:: Problem description ::
Write out each line of the material again, word for word.

——————

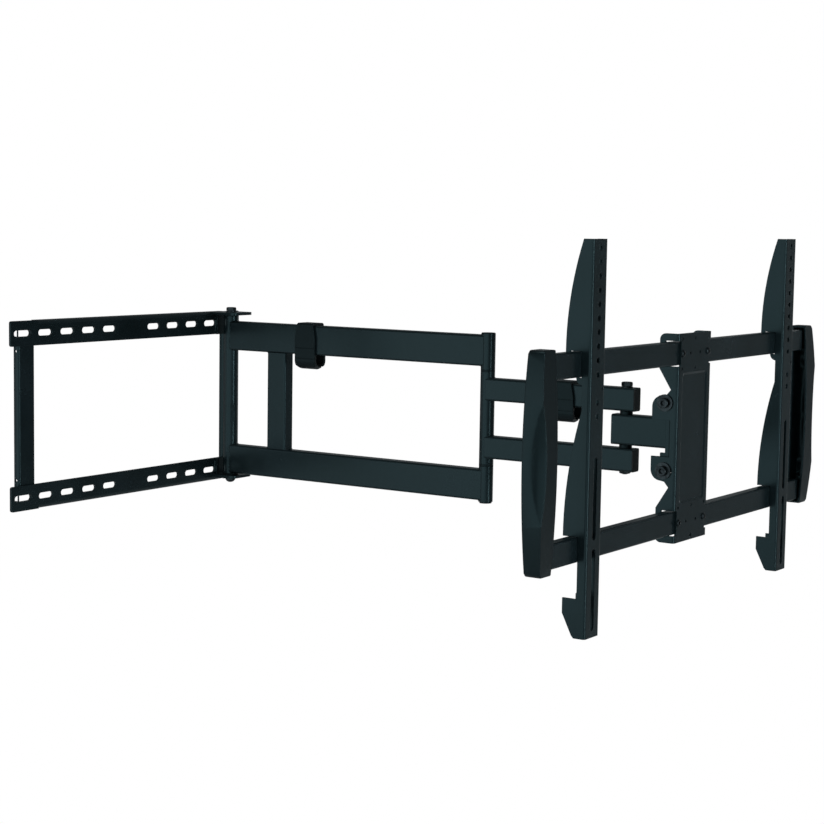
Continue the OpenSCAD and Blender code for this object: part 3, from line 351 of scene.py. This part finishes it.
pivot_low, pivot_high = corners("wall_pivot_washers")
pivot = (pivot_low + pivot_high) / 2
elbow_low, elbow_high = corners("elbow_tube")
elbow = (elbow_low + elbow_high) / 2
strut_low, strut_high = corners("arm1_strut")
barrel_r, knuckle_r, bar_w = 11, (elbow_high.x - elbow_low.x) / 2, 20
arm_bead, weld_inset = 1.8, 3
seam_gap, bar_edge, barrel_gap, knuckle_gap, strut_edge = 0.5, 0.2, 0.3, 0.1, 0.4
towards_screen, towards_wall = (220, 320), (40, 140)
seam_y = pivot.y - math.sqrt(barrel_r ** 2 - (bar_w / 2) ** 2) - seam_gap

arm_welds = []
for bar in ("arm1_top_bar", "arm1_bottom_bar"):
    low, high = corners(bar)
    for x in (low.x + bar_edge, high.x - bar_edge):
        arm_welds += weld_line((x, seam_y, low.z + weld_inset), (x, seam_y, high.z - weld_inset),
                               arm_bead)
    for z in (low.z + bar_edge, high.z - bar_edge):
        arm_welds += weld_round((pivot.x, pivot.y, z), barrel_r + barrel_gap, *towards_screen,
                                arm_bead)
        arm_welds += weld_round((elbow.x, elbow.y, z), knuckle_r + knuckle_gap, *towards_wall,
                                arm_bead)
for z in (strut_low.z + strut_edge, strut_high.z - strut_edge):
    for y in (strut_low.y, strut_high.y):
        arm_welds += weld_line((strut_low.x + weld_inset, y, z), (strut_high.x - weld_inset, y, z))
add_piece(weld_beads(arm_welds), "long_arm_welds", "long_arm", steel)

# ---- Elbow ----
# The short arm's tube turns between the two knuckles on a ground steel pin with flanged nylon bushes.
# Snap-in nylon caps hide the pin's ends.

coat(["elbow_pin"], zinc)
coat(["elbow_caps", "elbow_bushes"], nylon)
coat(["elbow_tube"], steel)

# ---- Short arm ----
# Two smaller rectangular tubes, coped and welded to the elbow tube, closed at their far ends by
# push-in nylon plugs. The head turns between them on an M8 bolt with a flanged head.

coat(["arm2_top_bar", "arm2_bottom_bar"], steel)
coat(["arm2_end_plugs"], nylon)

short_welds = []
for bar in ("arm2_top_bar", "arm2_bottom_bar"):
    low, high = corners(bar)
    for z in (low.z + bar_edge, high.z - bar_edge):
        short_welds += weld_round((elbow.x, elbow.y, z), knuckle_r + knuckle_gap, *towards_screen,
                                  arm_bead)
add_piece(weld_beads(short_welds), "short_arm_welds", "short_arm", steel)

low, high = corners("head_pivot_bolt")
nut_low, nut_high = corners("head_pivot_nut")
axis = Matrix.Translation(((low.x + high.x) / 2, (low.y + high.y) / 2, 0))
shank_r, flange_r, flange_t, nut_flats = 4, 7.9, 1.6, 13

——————

:: Exercise result ::
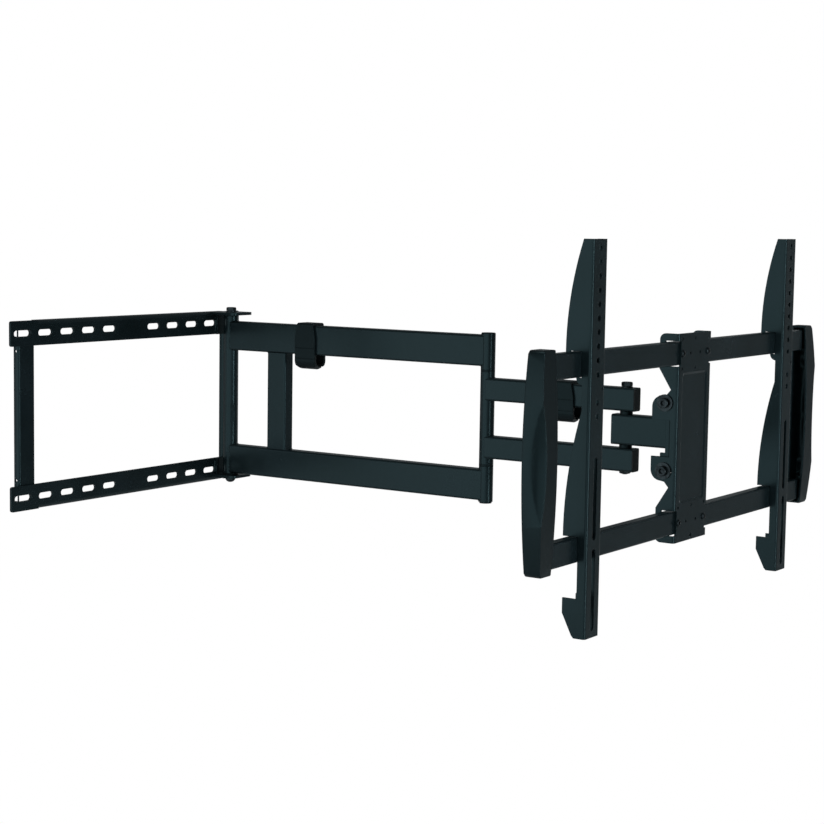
Continue the OpenSCAD and Blender code for this object: part 3, from line 351 of scene.py. This part finishes it.
pivot_low, pivot_high = corners("wall_pivot_washers")
pivot = (pivot_low + pivot_high) / 2
elbow_low, elbow_high = corners("elbow_tube")
elbow = (elbow_low + elbow_high) / 2
strut_low, strut_high = corners("arm1_strut")
barrel_r, knuckle_r, bar_w = 11, (elbow_high.x - elbow_low.x) / 2, 20
arm_bead, weld_inset = 1.8, 3
seam_gap, bar_edge, barrel_gap, knuckle_gap, strut_edge = 0.5, 0.2, 0.3, 0.1, 0.4
towards_screen, towards_wall = (220, 320), (40, 140)
seam_y = pivot.y - math.sqrt(barrel_r ** 2 - (bar_w / 2) ** 2) - seam_gap

arm_welds = []
for bar in ("arm1_top_bar", "arm1_bottom_bar"):
    low, high = corners(bar)
    for x in (low.x + bar_edge, high.x - bar_edge):
        arm_welds += weld_line((x, seam_y, low.z + weld_inset), (x, seam_y, high.z - weld_inset),
                               arm_bead)
    for z in (low.z + bar_edge, high.z - bar_edge):
        arm_welds += weld_round((pivot.x, pivot.y, z), barrel_r + barrel_gap, *towards_screen,
                                arm_bead)
        arm_welds += weld_round((elbow.x, elbow.y, z), knuckle_r + knuckle_gap, *towards_wall,
                                arm_bead)
for z in (strut_low.z + strut_edge, strut_high.z - strut_edge):
    for y in (strut_low.y, strut_high.y):
        arm_welds += weld_line((strut_low.x + weld_inset, y, z), (strut_high.x - weld_inset, y, z))
add_piece(weld_beads(arm_welds), "long_arm_welds", "long_arm", steel)

# ---- Elbow ----
# The short arm's tube turns between the two knuckles on a ground steel pin with flanged nylon bushes.
# Snap-in nylon caps hide the pin's ends.

coat(["elbow_pin"], zinc)
coat(["elbow_caps", "elbow_bushes"], nylon)
coat(["elbow_tube"], steel)

# ---- Short arm ----
# Two smaller rectangular tubes, coped and welded to the elbow tube, closed at their far ends by
# push-in nylon plugs. The head turns between them on an M8 bolt with a flanged head.

coat(["arm2_top_bar", "arm2_bottom_bar"], steel)
coat(["arm2_end_plugs"], nylon)

short_welds = []
for bar in ("arm2_top_bar", "arm2_bottom_bar"):
    low, high = corners(bar)
    for z in (low.z + bar_edge, high.z - bar_edge):
        short_welds += weld_round((elbow.x, elbow.y, z), knuckle_r + knuckle_gap, *towards_screen,
                                  arm_bead)
add_piece(weld_beads(short_welds), "short_arm_welds", "short_arm", steel)

low, high = corners("head_pivot_bolt")
nut_low, nut_high = corners("head_pivot_nut")
axis = Matrix.Translation(((low.x + high.x) / 2, (low.y + high.y) / 2, 0))
shank_r, flange_r, flange_t, nut_flats = 4, 7.9, 1.6, 13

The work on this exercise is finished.